What is crypto arbitrage?
Crypto arbitrage trading is the practice of taking advantage of the price difference of an asset across different exchange platforms. It aims to generate profits through the simultaneous buying and selling of the same asset on different exchanges.
In the basic term, crypto arbitrage happens when traders exploit differing prices of an asset across two or more exchanges. For example, if the price of bitcoin is listed as $30,000 on Remitano and $30,200 on another exchange. You can quickly buy BTC on Remitano at a cheaper price and sell on the other platform at a higher price. Thus, you profit from the $200 price difference.
Arbitrage is not unique to crypto investment. It occurs across the capital markets, wherever the same asset trades for different prices on different platforms.
Why does arbitrage happen?
Arbitrage exists due to the inherent inefficiencies in the marketplace. Standard economic theories assume that markets are efficient and arbitrage opportunities cannot exist. However, in reality, market inefficiency occurs and traders use strategies like arbitrage to make outsized profits.
A look at the crypto market will reveal arbitrage opportunities. In theory, there should be no difference in the price of a coin across all exchanges. However, digital assets are inherently volatile with rapid price actions. Thus, there are often uncorrelated prices across multiple exchanges. Any difference in the price of the same asset on a different exchange is likely an arbitrage opportunity.
Arbitrage opportunities happen in crypto due to a plethora of market factors. Some of the major causes of arbitrage in cryptocurrency include:
- Varied liquidity across different exchanges
- Different trading volumes on different platforms
- Different market demands in different countries
- Foreign currency exchange rates
Two major types of crypto arbitrage opportunities
Crypto-crypto arbitrage: Crypto-crypto arbitrage exists when the amount of one crypto which you can exchange for different crypto is greater on one exchange than another exchange. Traders can profit from the difference in the exchange rate.

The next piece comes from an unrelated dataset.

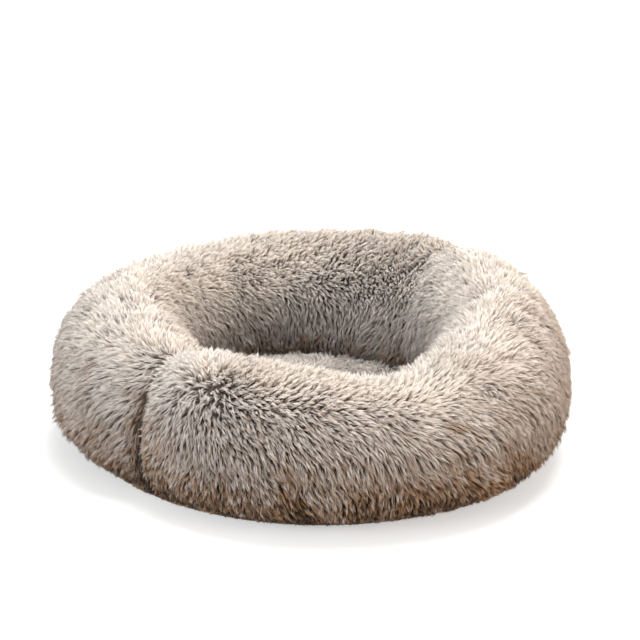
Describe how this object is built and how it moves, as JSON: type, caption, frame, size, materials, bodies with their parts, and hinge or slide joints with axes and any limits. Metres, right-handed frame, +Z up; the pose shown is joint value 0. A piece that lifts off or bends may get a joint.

For example, if 1 BTC is exchanging for 20 ETH on Remitano, and another exchange is listing 1 BTC for 20.5 ETH. You can quickly exchange your ETH to buy bitcoin on Remitano, transfer the BTC to the other exchange and sell it for ETH, pocketing 0.5 ETH as a result of arbitrage.
Crypto-fiat arbitrage: This is the most common type of arbitrage in cryptocurrency. This opportunity opens when the amount you can buy or sell crypto for fiat is higher on one exchange than another. Fluctuating exchange rates of different fiat and country-specific crypto policies plays a huge role here.
Depending on the crypto-fiat pair, an exchange can be more or less across different platforms and countries. For example, it is slightly cheaper to buy bitcoin South Africa with USD, than if you buy bitcoin with RAND. Over the years, the price of the BTC-RAND pair is on average 5% greater than the BTC-USD pair. South African investors can easily make a profit when they buy bitcoin with USD and sell it for RAND on a local exchange.
Where to Look for Crypto Arbitrage Opportunities?
Crypto arbitrage opportunities are increasingly becoming rare as more exchanges adopt specialized real-time market tools to monitor and correct price changes. However, there are still plenty of opportunities out there:
- Watch multiple exchanges
- Watch multiple markets and countries
- Look deep into exchanges order books
- Employ the use of automated bots that track arbitrage
The major thing to be aware of is the right time to carry out crypto arbitrage. Nowadays, market price discrepancies are corrected quickly. Thus, it is of great importance to be fast and efficient when trading arbitrage.
Cryptocurrency gets a lot of well-deserved attention due to its wild price volatility, which carries a lot of potential for huge gains as well as huge losses. In that sea of risk, arbitrage is one tactic that seems fairly low-risk.
The volatile price action and constantly changing correlation that occurs during a bear market presents a wide range of opportunities for investors to make money. Investors can take advantage of these opportunities using a variety of trading strategies and tools available to take advantage of the market situation.
Crypto Arbitrage trading is a relatively safe trading strategy that takes advantage of price differences across markets. During a bear market, investors can look out for arbitrage opportunities and make profits from the market inefficiencies.